Raising Children, Chasing Dreams, and the Art of the Ebb and Flow.


Chasing your dreams is like raising your children; at every stage there is something to lose and something to gain. Children go through stages and mature losing the cute and cuddly side. Sawyer will only say “the other day” as “the udder day” for so long and then that will be lost. But, he will gain in awareness and his general ability to communicate which will allow me greater access to who he is and who we can be together. In the same way in order to see my dreams mature, other dreams must be let go. I cannot pursue every exciting idea, every opportunity for adventure, or every new experience all simultaneously. As our dream of sailing matures, other dreams will be lost. This ebb and flow of losing the things you still adore in order to find the things you know to be good is part of the tides of life. To fight the tide is to set myself up against the nature of pursuing my dreams and raising my children. I want my children to be vibrant adults and friends to me when they grow up. I want to sail on the open ocean as a way to live out adventure. If I do not recognize what is coming next in my children, how they are becoming the adults I hope them to be someday, then I will only mourn the loss of who they were and not love who they are becoming. If I hold onto all of my dreams fearing that I may lose some of them and not allow those dreams closest to my heart to mature into realities, then I risk losing the call of the open ocean and all of the possibilities that dream brings to me.

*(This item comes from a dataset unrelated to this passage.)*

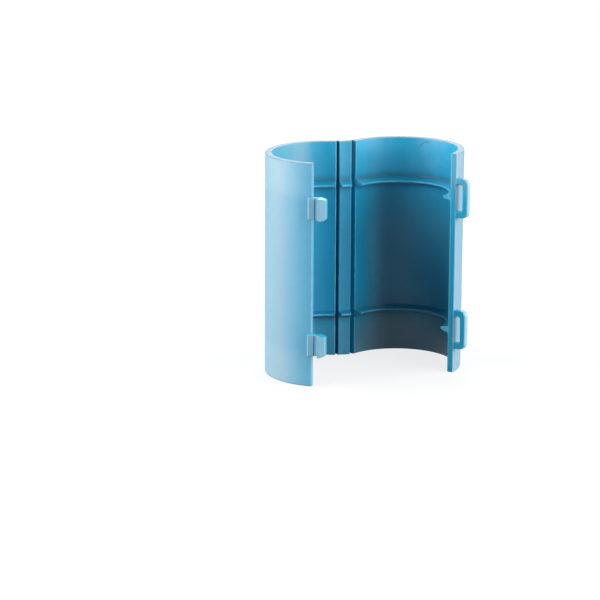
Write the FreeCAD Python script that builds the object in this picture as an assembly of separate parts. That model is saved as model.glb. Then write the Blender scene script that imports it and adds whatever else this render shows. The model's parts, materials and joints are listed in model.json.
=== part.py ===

The Importance of Sitting on a Curb

I met my wife sitting next to me on a curb at a coffee shop in southern California. Within in minutes we were talking about a road trip I planned to make that weekend to Colorado. I had limited time, but wanted to see a friend. By the end of the conversation she was “in” and up for the adventure of driving 24 hours, visiting 24 hours and driving back in 24 hours. We have not stopped having adventures since. That was 20 years ago.